Ricciardo and Verstappen on the podium - Photo copyright Red Bull Racing

Ricciardo and Verstappen celebrate on the German Grand Prix podium. Photo copyright: Red Bull Racing

7) Verstappen’s a team player

While at Toro Rosso in his debut season, Verstappen presented himself as a driver who would take a few chances when overtaking. And during the final stages of the Singapore Grand Prix, Verstappen presented himself as a driver who would not yield to his team-mate for the benefit of the team.

In Germany, though, the Verstappen seen under the floodlights of Singapore was not present as he allowed Ricciardo through for second – with his team-mate running a contrasting strategy to his young stablemate.

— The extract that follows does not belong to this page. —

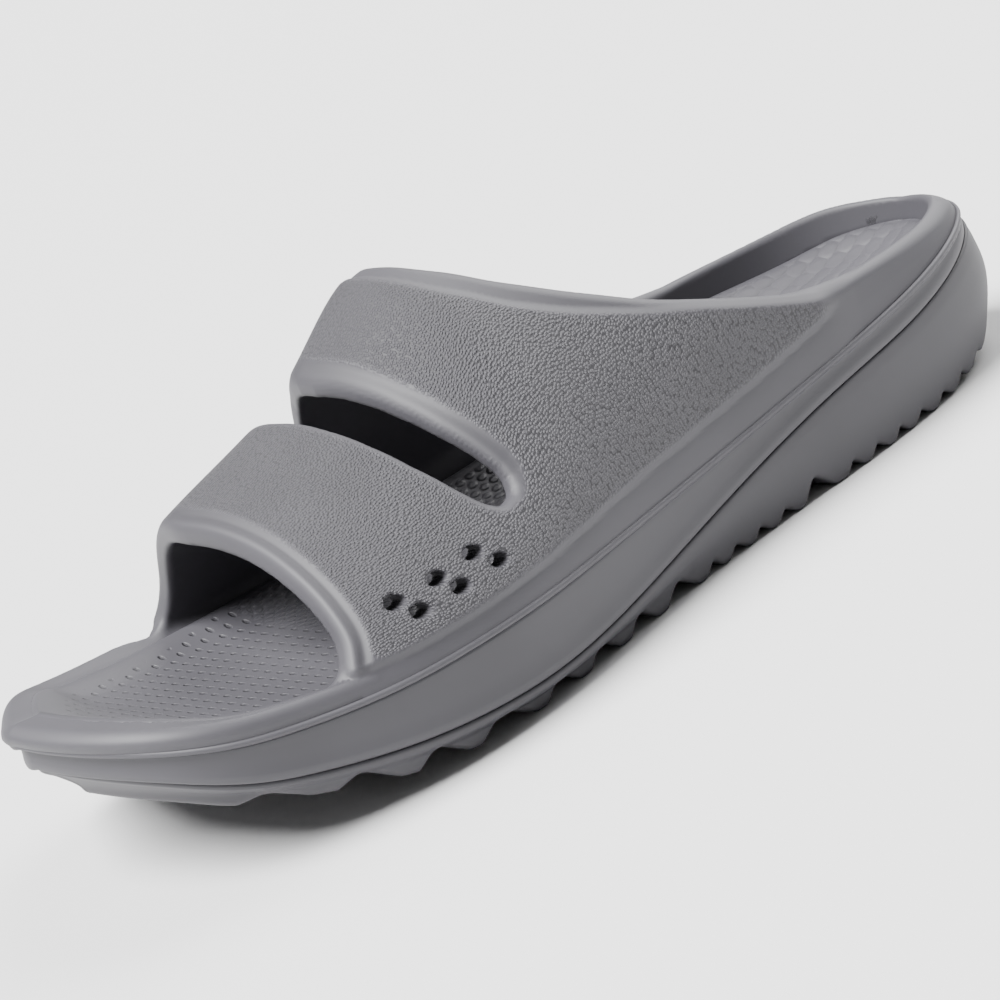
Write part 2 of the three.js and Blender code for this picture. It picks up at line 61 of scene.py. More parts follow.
ARCH_RISE = 8.5
MIDSOLE_FLOOR = 5.0
HEEL_POCKET = 7.0
STRAP_WALL = 4.6
OUTER_CURVE = 1.7
INNER_CURVE = 1.56
CREASE_INSET = 1.7
ROOT_REAR = 0.5  # a groove's flat root, as shares of the room between two lug tips
ROOT_FRONT = 0.64
LIP = 2.0  # how far the soles run in under the rim
ORIGIN = np.array([141.325, 1.53, 0.0])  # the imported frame's origin, in the lengths used here

# Looks
PANEL_STEP = 0.95  # panel above the lower strip
PANEL_ROUND = 5.0  # rounding of the panel's corners
COLLAR_BORDER = (1.7, 5.5)  # smooth border along the collar, at its rear and at the strap's top
TOE_BORDER = 3.4
SLOT_BORDER = (0.8, 2.8)  # smooth border in front of the slot and behind it
VALLEY = 0.7  # dip between the panel and the smooth bead along the toe opening and behind the slot
EDGE_ROUND = 2.2  # rounding of the straps' outer edges
INNER_ROUND = 1.6
VENT_ROUND = 0.6
RIM_ROUND = 2.2
RIM_LIFT = 0.35  # the rim's top above the solid's
RIM_SET_BACK = 2.6  # the rim's face behind the straps' face, where they cover it
STRAPS_FROM = 45.0
STRAPS_TO = 248.0
BEAD = 0.75  # radius of the parting bead
BEAD_SIDES = 8
PEBBLES = (1.36, 1.46, 1.0)  # to a millimetre, along the shoe and round the strap
PEBBLE_HEIGHT = 0.3
TEXTURE_DEPTH = 0.4  # of the footbed's pattern
FIELD_EDGE = 9.2  # where the footbed's pattern starts, inside the outline
VOXEL = 0.86  # cell of the grid that the upper is drawn on
STATIONS = 480  # points along each side of a ring
FOAM = (0.056, 0.054, 0.062)
FOOTBED_SHADE = 0.98  # the other pieces' colour, as a share of the upper's; the midsole's and outsole's lower shares are painted shade for their sides
MIDSOLE_PAINTED_SHADE = 0.9
OUTSOLE_PAINTED_SHADE = 0.82
SKIN = 0.02  # height of the foam's finest unevenness
MM = 0.001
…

Sporting a contrasting compound of Pirelli rubber, Ricciardo had the pace advantage over Verstappen. But in order not to take any life out of his team-mate’s tyres, Verstappen kept to the inside of the curved straight as the Australian zipped ahead.

Vettel running Ferrari's mule car in the first Pirelli 2017 tyre test

Vettel running Ferrari’s mule car in the first Pirelli 2017 tyre test

8) Pirelli begins testing 2017 rubber

With the demand for higher mechanical grip ahead of the raft of changes coming in 2017, Pirelli has begun testing their rubber with mule cars provided by Red Bull and Ferrari.

The mule cars provided have been specially adapted from the original designs in order to replicate the aerodynamics of the faster cars coming and to accommodate the wider rear tyres Pirelli are developing. Adaptations include shallower rear wings and side skirts to replicate ‘ground effect’.

Ferrari was first to run the 2017 rubber at Fiorano with Vettel taking the car for an install run on the slicks before switching for inters and full wets. Ferrari’s 2015 test driver and now Haas racer, Esteban Gutierrez, then stepped into the Scuderia on day two before running changed hands and track – with Red Bull running slick tyres at Mugello.